İkinci Dünya Savaşı’nın son günlerinde Hiroşima'ya atom bombası atıldığında şehirdeki yaşamın büyük bir kısmı yerle bir oldu. Bir anda 140.000 civarında insan öldü, 60.000’den fazla bina yıkıldı veya hasar gördü. Ancak molozların ve yıkıntıların ortasında hayat parıltıları devam ediyordu. Tüm zorluklara rağmen, Hiroşima’nın kalbinde birkaç ağaç hayatta kalmayı başardı ve nükleer silahların dehşetinin sessiz tanıkları olarak varlığını sürdürdü.
Naka-ku bölgesindeki Honkawa Nehri kıyısındaki çimenlik bir parkta, İkinci Dünya Savaşı’ndan çok önce dikilmiş bir salkımsöğüt (Salix babylonica) yer alıyor ve bombanın odak noktasından sadece 370 metre uzaklıkta.

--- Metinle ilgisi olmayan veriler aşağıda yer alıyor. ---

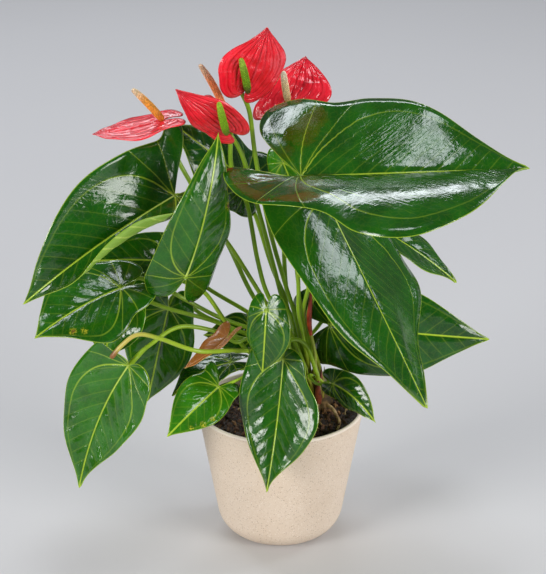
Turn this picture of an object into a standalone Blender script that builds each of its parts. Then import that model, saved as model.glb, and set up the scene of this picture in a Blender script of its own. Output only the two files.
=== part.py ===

Her ne kadar Little Boy adı verilen bomba patladığında söğüdün gövdesi kırılmış olsa da, günümüzde yaşamaya devam ediyor ve hatta aradan geçen zaman içerisinde yeni filizler vererek daha da büyüdü.
Bu bilgilerin çoğu, atom bombasından sağ kurtulan çok sayıda ağacı kutlayan bir grup vatandaş, bilim insanı ve politikacıdan oluşan Yeşil Miras Hiroşima grubu sayesinde ortaya çıktı. Grup, bu ağaçların varlıklarını belgeleyerek, savaşa ve nükleer silahlara karşı olmanın yanı sıra doğanın devam eden güzelliği hakkında bir açıklama ortaya koymayı umuyorlar.
Hiroshima for Global Peace’in bildirdiğine göre, Yeşil Miras Hiroşima’yı Tomoko Watanabe ile birlikte kuran Birleşmiş Milletler Eğitim ve Araştırma Enstitüsü kıdemli danışmanı Dr. Nassrine Azimi “Ağaçların inanılmaz derecede önemli olduğunu fark ettim, çünkü onlar bir şeyleri bir araya getirmek ve tarih ve doğal çevre, savaşın reddedilmesi ve nükleer silahların ortadan kaldırılmasına yönelik umutlar dahil olmak üzere çeşitli konuları gündeme getirmek için kullanılabiliyorlar” diyor ve devam ediyor: “Ağaçlar yaşam tarzımızı koruyor, şu ana kadar olan her şeyi hatırlıyor ve bunları bir mesaj şeklinde bizimle paylaşıyorlar.”
Hayatta kalan ağaçlar, Japonca'da “nükleer bomba atılmış” anlamına gelen hibaku ve “ağaçlar ve çalılar” anlamına gelen jumoku sözcüklerinden türeyen hibakujumoku kelimesiyle adlandırılıyor.
Organizasyon, Hiroşima’da bulunan 62 hibakujumoku’nun canlı listesini tutuyor. Çok sayıda salkımsöğüt ağacının yanı sıra dev Kafur ağaçları, meyve veren Japon Hurması ağaçları, Okaliptüs ve Yoshino Kirazı gibi başka türler de bu listede yer alıyor.
ABD’nin Ağustos 1945’te atom bombası attığı diğer Japon şehri Nagazaki’de de benzer bir girişim başlatıldı. Nagasaki Kusunoki Projesi olarak bilinen grup, bombanın odak merkezinin 4 kilometre yarıçapında en az 50 hibakujumoku bulunduğunu söylüyor.
Hayatta kalanların çoğunda bomba patlamasından, ortaya çıkan alevlerden veya şehri kasıp kavuran radyoaktif serpintiden kaynaklanan travmatik yara izleri var. Buna rağmen gururla ayakta durmaya devam ediyorlar.
Ağaçlar radyasyona karşı nispeten dayanıklı
Kavak gibi dayanıklı ağaç türleri 50 Gy’ye kadar çok az sorunla dayanabilirken, insanlar tek haneli dozlardan hayatlarını kaybedebilir. Daha hassas ağaç türleri yok olabilir veya büyümeyle ilgili sorunlar yaşayabilir, ancak bazı ağaç türleri nükleer serpintilere karşı olağanüstü bir direnme yeteneğine sahiptir.
Yeşil Miras Hiroşima’nın misyonunun bir başka kısmı da hibakujumoku tohumlarını ve fidelerini ABD ve İngiltere dahil dünyanın diğer bölgelerine göndermeyi içeriyor. Atom bombası atılan ağaçların torunlarının şu anda gezegen çapında en az 40 ülkede büyüyerek umut ve barış mesajı yaydığı tahmin ediliyor.